Remember, Lest We Forget
Like most fables, this forgotten Indian fable starts off with the traditional words of “Once upon a time” and continues with the narrative about six blind men who lived in a village and heard there was an animal named elephant brought into their circle. The six blind men were curious and wanted to know what is an elephant? Understanding they were all blind, the only way for the men to determine what is an elephant, they had to touch it and rub their hands and fingers all over it. When the first blind man touched the tusk of the elephant, he said with confidence “Oh yeah, this elephant is strong and smooth, therefore it must be a spear. When the second blind man touched the trunk, he said, “Ooohhh…this elephant is a snake, because it’s long and thick like the Burmese python”. The third blind man differed with both of them, because when he rubbed on the ear of the elephant, he believed it felt like a fan to him. Consequently, he said, “Nope, the elephant is a fan”. The fourth blind man rubbed all along the side of the elephant, and said, “Oh yeah, that’s it right there. An elephant is like a wall, therefore I say it is a big, gigantic wall”. The fifth blind man experienced something totally different. He said, “Naw bro, the elephant is a big tree” because he touched and rubbed up and down all along the big wide feet and leg of the elephant. The sixth blind man touched the tail of the elephant, and concluded, “Bruh, all yaw wrong. This elephant is a rope”. Needless to say, after hearing one another and their 6 different perspectives, they began to argue against one another, which led to criticizing and insulting one another.
The Turning Point
Fortunately, a wise man passing through the village saw them angrily attacking one another with words of disrespect and high emotions and asked, “Why are you men arguing? They told the wise man what they believed is an elephant. When they finished, they asked the wise man to tell them which one of them were right? Well…(pause)…when the wise man said, “You are all correct!”, their mouths dropped. They asked, “How in the world on God’s green earth is it possible that we can all be correct”. The wise man said, “Well…(pause)…each of you touched a different part of the elephant. That is why each one of you are correct. An elephant consists of all those characteristics that you described.

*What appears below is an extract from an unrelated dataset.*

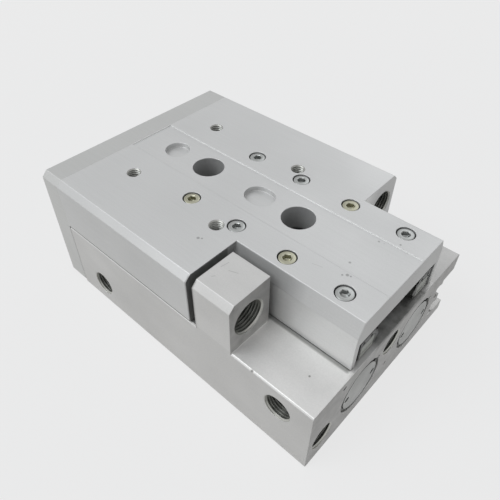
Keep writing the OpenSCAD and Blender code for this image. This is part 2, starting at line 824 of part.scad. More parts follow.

So, what is the point in this story? What can I take away from it? The answer is simple. The moral of the story is whereas individual truth may be partially true, it does not mean that it is the ultimate truth. When we see things based upon our experiences and perspective, we tend to speak from that perspective. Imagine, if the six blind men were willing to talk things through by walking around the elephant together or invite one another to come over to their side of the elephant to see if they would get the same impression they perceived when they touched the, tusk, trunk, ear, side of the body, big wide feet, leg and skinny tail. They could have been a little more sensitive, or understanding and willing to compromise. This would have required some patience that would have lead to wisdom, class, and dignity, not greed, foolishness, and profanity. This is what Practice U means when we say Master a Higher Degree of Self. It really takes practice to get there, to not allow ourselves to be governed by our theories, opinions, partial facts intertwined with our emotions and eventually criticism.
If we can understand that, then let’s make that connection in other areas of our lives particularly when we hear differences in politics, sports, religion, pop culture and other topics. Sometimes, we need to pause and monitor ourselves when we feel the need to prove our point and not try to understand the other person’s perspective. When doing so, we make progress and avoid acting like the six blind men misjudging the elephant based upon our own perspective.
Conclusively, we can all do better if we practice, rehearse, exercise patience or train ourselves to stay focused. This is true in family life, at work, school, after school competition with sports, music, dance, and/or team projects and many other areas. Having this Indian fable locked into our memory bank can be extremely helpful when it comes to criticism aimed at us or others. Give it some thought as you continue to work on presenting the very best of who you are while pursuing your dreams, goals and moving towards self-improvement.